Naquele ano de 2019, durante a mágica Flip em que seu livro ventou na vila colonial, tive um encontro muito especial naquela encruzilhada da praça Matriz de Paraty. Almoçamos juntas e conheci sua família querida. Recebi naquele dia, como de uma irmã mais velha, conselhos que me acompanham até hoje.

Nos anos seguintes, nos encontramos vezes em Berlim, vezes em Paris, outras em São Paulo. Ainda bem. que estamos nos encontrando mais nos últimos tempos, visto que Grada, em conjunto a Hélio Menezes, Diane Lima e Manuel Borja-Villel, compõe a equipe responsável pela próxima Bienal de Artes de São Paulo, um dos maiores eventos de arte do mundo, que acontece no segundo semestre de 2023.

Esses encontros também foram a oportunidade de conhecer uma rede de pessoas interessantes e queridas, que têm desempenhado um papel fundamental na artística e literária contemporânea, como Moses Leo, Kalaf Epalanga, Dino Santiago, Zula Lemes, entre tantas pessoas.

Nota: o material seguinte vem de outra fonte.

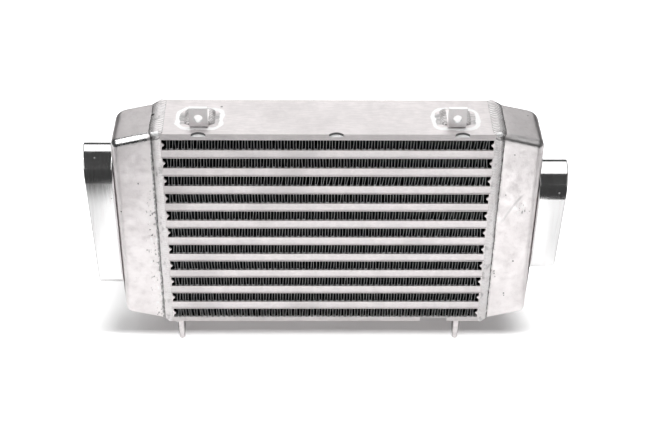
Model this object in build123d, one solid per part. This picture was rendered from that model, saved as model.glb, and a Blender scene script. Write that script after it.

Escrevo tudo isso para que vocês tenham uma dimensão do trabalho dessa pensadora brilhante. Sua produção literária imprime sua marca no debate feminista e antirracista; sua produção artística de vanguarda ultrapassou fronteiras e chegou aos cinco continentes; seu trabalho como curadora tece uma rede engajada na produção de sentidos emancipatórios.

O honoris causa, por ser justo, ilumina a história da universidade e os passos dessa filha dileta de Oxalá, imensa como é o ar, que recebe a láurea em seu país natal sob aplausos e festa de toda a comunidade que a admira.

Parabéns, minha irmã amada, você merece todas as homenagens.